I will admit that I have no interest in any of the games that were removed, I’ve never even heard of them before today, but I don’t agree with payment processors having the ability to sensor content over some schizo bullshit.
Porn-related transactions have a higher than average rate of chargebacks. Maybe post-nut clarity motivates people to say “wait hold on I shouldn’t have spent that money, I must’ve been hacked.” Or maybe it’s people saving face when confronted with a transaction log from their spouse or other family members. Or maybe it’s just the type of transaction that actual card fraudsters gravitate towards, so that there really is a higher percentage of unauthorized transactions.
Gambling-related merchants also have a similar problem with payment processors. For many of them, it’s just straightforward business concerns, not any kind of ethical issue in itself.
The problem with that is that, at least with PayPal, they charge a fee to the service provider (Steam, in this case) for chargebacks. And, from what I’ve heard, that fee is significantly more than the original cost.
Every credit card company charges large fees to the service provider for charge backs. It’s standard practice. This is also leads to service providers straight up perma-banning customers who initiate charge backs instead of resolving a dispute with the provider.
It could also be the result of government pressure. Which government? No idea, but it may be easier to implement it system wide than try to build a regional filter to ban payments in one country but allow it in others.
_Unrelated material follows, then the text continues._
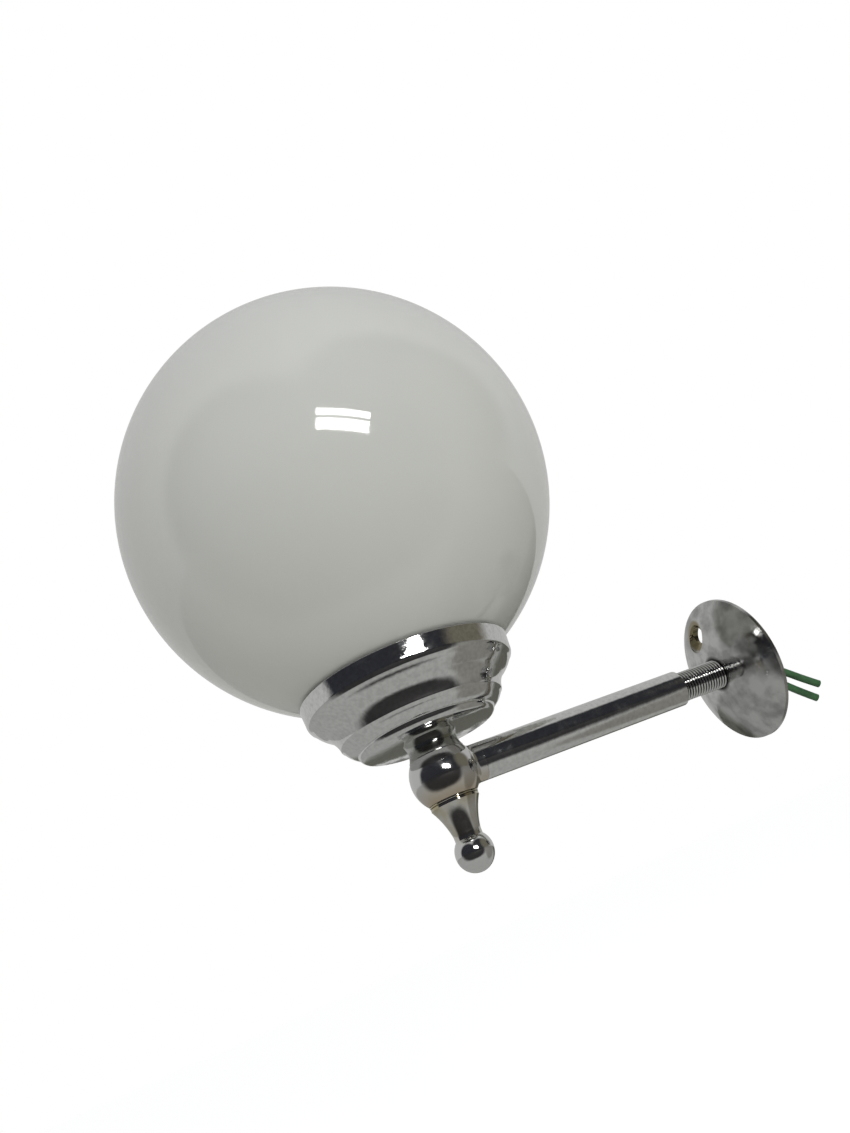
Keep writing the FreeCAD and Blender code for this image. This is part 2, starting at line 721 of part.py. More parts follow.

Probably because it’s a hell of a lot easier than trying to figure out how to manage payment processing without those processors. Visa and Mastercard are extremely large, and by-and-large the only way to pay online in the US. Add in Paypal and Stripe’s limitations (which are also notoriously shitty) and you don’t really have many options left, so it’s really not worth it. I know the EU has better options, but Steam isn’t based there and I wouldn’t be surprised if they didn’t want to find a way to jump through those hoops.